Quote exactly and only this range of lines in the data below: the line that holds "row = round((vert.co.y" to the line that holds "for node in", both included.

>> START

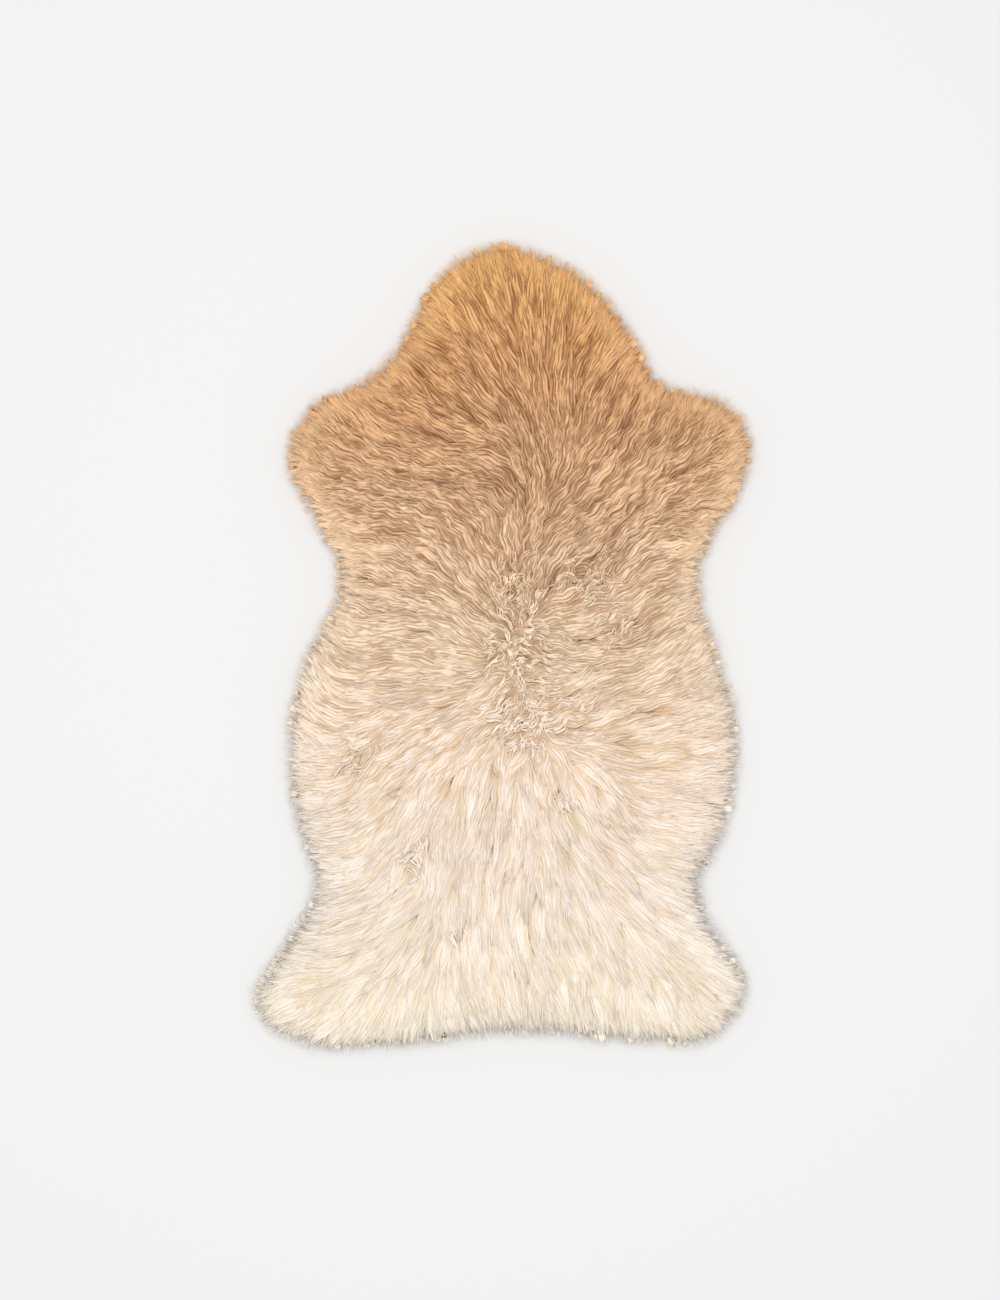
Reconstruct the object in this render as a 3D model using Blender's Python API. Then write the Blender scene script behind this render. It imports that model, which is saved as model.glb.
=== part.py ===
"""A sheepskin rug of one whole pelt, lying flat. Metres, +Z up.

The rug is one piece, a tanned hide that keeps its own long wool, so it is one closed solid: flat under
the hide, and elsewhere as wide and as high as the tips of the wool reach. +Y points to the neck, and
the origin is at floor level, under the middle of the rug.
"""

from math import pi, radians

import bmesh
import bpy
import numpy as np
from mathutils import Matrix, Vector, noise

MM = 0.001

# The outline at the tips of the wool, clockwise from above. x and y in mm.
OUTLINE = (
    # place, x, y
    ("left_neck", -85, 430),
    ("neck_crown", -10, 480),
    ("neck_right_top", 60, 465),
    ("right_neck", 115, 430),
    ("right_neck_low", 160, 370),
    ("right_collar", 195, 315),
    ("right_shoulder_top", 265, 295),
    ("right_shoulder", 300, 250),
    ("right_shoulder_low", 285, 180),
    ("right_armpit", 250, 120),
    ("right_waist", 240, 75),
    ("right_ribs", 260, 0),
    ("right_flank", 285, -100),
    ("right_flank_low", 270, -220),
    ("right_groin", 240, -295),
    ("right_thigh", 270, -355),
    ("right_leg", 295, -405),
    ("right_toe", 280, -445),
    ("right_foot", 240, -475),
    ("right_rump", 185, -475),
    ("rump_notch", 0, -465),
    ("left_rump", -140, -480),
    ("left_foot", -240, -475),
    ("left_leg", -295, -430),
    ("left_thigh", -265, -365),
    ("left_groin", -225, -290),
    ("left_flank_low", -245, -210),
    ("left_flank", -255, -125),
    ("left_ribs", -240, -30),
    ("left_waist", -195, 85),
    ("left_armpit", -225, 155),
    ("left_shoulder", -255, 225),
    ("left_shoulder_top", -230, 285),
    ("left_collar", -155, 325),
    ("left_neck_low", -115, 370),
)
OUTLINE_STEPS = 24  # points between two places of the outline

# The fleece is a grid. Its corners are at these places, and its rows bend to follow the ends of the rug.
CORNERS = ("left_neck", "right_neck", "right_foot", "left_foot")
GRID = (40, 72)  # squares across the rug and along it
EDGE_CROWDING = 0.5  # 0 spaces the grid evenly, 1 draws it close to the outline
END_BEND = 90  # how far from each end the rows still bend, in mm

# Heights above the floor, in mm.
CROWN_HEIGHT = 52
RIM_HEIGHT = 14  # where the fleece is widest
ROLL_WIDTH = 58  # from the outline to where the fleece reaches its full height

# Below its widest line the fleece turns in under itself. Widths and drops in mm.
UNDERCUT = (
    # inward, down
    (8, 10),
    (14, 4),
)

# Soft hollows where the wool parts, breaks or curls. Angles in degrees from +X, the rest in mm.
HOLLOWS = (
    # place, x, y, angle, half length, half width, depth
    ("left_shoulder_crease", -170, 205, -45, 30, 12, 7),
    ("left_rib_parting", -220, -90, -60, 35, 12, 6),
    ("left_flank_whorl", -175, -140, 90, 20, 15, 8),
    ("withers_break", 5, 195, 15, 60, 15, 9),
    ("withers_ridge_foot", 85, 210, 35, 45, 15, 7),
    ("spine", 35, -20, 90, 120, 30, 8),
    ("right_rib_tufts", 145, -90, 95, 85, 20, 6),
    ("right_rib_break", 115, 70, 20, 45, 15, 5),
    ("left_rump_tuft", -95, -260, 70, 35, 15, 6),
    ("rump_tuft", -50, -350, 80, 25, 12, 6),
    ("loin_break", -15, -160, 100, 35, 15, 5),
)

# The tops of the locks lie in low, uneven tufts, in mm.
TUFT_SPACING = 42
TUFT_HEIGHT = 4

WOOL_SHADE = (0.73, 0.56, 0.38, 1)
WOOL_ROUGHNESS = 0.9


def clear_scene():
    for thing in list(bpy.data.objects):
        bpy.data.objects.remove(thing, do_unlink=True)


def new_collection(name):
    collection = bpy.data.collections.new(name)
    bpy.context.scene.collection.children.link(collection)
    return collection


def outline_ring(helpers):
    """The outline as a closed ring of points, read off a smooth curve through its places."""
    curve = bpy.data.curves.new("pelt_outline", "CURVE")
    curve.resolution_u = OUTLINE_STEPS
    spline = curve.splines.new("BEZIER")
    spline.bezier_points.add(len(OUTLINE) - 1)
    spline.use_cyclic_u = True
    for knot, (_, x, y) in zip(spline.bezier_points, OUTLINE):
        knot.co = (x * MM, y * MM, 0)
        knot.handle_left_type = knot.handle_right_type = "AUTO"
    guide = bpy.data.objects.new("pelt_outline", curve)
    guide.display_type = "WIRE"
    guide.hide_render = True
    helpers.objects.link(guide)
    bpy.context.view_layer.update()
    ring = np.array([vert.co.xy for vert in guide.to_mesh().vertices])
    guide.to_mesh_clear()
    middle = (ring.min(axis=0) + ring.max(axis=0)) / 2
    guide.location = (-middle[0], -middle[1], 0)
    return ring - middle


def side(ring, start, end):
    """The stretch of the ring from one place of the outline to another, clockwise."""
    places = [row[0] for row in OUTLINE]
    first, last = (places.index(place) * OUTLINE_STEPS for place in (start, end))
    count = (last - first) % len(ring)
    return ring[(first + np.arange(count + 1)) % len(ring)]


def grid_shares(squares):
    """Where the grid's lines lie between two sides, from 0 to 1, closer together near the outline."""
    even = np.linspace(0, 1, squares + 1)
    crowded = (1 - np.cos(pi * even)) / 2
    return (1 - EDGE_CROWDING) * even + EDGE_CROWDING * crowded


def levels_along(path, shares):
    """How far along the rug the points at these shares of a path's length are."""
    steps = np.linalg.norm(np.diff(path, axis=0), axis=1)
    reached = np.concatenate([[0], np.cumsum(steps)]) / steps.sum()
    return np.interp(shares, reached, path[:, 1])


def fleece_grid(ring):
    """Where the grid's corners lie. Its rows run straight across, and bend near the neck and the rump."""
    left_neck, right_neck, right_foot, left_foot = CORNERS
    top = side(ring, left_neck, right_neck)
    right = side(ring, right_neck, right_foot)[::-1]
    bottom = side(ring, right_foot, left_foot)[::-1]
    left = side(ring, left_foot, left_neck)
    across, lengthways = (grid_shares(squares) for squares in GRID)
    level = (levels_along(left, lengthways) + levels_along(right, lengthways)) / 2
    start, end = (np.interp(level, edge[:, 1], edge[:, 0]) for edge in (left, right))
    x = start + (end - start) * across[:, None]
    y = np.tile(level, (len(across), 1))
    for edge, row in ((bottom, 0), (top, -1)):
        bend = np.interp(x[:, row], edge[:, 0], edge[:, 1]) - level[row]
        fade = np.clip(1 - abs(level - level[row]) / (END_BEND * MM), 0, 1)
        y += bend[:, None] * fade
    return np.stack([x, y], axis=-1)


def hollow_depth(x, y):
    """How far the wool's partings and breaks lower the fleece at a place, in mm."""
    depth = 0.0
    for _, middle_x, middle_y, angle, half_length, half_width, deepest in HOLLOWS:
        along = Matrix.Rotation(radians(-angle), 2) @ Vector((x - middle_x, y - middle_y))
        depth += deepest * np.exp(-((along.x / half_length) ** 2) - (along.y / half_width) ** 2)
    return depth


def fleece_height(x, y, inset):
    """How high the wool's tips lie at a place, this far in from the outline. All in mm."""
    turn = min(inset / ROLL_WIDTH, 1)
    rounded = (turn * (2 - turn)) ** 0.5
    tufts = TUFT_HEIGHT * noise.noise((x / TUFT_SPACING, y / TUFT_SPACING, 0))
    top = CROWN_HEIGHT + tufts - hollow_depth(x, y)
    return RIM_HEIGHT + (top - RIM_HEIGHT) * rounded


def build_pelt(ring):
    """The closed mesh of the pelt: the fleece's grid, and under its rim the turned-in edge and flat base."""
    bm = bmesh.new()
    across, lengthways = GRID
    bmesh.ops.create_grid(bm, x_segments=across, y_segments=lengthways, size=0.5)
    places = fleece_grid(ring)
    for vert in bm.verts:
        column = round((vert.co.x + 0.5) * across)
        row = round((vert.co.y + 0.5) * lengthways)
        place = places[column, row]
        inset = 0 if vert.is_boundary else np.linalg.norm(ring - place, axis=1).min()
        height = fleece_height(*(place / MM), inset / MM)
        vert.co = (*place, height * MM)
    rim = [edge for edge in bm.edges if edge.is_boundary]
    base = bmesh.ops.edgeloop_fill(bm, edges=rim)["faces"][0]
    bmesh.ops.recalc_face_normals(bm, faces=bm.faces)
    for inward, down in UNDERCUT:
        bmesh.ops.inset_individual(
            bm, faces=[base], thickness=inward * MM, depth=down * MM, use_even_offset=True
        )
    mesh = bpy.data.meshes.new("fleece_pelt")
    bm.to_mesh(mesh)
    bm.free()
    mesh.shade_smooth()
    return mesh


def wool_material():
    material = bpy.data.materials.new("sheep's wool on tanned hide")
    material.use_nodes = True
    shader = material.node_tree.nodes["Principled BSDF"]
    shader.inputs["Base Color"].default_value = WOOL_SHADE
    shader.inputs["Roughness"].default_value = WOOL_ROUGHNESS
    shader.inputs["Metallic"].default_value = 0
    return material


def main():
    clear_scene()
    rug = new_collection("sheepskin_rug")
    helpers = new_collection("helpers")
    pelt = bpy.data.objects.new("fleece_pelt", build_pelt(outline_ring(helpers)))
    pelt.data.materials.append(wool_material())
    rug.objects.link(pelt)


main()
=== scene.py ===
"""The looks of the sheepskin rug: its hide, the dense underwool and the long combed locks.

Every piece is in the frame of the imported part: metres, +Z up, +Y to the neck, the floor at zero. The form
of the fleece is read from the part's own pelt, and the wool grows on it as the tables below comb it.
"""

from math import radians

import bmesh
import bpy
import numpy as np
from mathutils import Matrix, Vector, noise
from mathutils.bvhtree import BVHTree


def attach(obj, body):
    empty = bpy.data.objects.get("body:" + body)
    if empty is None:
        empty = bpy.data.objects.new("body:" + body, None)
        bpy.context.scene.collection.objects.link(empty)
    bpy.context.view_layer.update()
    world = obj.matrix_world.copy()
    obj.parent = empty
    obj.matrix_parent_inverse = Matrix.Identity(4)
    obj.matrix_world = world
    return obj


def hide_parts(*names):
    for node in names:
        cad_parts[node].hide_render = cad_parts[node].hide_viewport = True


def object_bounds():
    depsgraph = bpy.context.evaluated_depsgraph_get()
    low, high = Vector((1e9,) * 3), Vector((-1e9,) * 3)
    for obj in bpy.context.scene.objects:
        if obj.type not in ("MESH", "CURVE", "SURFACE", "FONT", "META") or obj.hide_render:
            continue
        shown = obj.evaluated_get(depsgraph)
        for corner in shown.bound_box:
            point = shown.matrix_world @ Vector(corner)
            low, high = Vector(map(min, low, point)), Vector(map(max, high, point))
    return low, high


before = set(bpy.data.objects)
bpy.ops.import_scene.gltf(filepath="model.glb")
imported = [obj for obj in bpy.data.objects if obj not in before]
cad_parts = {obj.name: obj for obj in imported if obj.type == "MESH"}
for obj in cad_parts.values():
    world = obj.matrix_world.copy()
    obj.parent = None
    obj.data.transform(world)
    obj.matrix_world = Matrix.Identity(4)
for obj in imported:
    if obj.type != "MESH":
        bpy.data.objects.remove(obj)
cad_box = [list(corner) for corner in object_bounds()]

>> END

- [WRITTEN REPLY]:
        row = round((vert.co.y + 0.5) * lengthways)
        place = places[column, row]
        inset = 0 if vert.is_boundary else np.linalg.norm(ring - place, axis=1).min()
        height = fleece_height(*(place / MM), inset / MM)
        vert.co = (*place, height * MM)
    rim = [edge for edge in bm.edges if edge.is_boundary]
    base = bmesh.ops.edgeloop_fill(bm, edges=rim)["faces"][0]
    bmesh.ops.recalc_face_normals(bm, faces=bm.faces)
    for inward, down in UNDERCUT:
        bmesh.ops.inset_individual(
            bm, faces=[base], thickness=inward * MM, depth=down * MM, use_even_offset=True
        )
    mesh = bpy.data.meshes.new("fleece_pelt")
    bm.to_mesh(mesh)
    bm.free()
    mesh.shade_smooth()
    return mesh


def wool_material():
    material = bpy.data.materials.new("sheep's wool on tanned hide")
    material.use_nodes = True
    shader = material.node_tree.nodes["Principled BSDF"]
    shader.inputs["Base Color"].default_value = WOOL_SHADE
    shader.inputs["Roughness"].default_value = WOOL_ROUGHNESS
    shader.inputs["Metallic"].default_value = 0
    return material


def main():
    clear_scene()
    rug = new_collection("sheepskin_rug")
    helpers = new_collection("helpers")
    pelt = bpy.data.objects.new("fleece_pelt", build_pelt(outline_ring(helpers)))
    pelt.data.materials.append(wool_material())
    rug.objects.link(pelt)


main()
=== scene.py ===
"""The looks of the sheepskin rug: its hide, the dense underwool and the long combed locks.

Every piece is in the frame of the imported part: metres, +Z up, +Y to the neck, the floor at zero. The form
of the fleece is read from the part's own pelt, and the wool grows on it as the tables below comb it.
"""

from math import radians

import bmesh
import bpy
import numpy as np
from mathutils import Matrix, Vector, noise
from mathutils.bvhtree import BVHTree


def attach(obj, body):
    empty = bpy.data.objects.get("body:" + body)
    if empty is None:
        empty = bpy.data.objects.new("body:" + body, None)
        bpy.context.scene.collection.objects.link(empty)
    bpy.context.view_layer.update()
    world = obj.matrix_world.copy()
    obj.parent = empty
    obj.matrix_parent_inverse = Matrix.Identity(4)
    obj.matrix_world = world
    return obj


def hide_parts(*names):
    for node in names:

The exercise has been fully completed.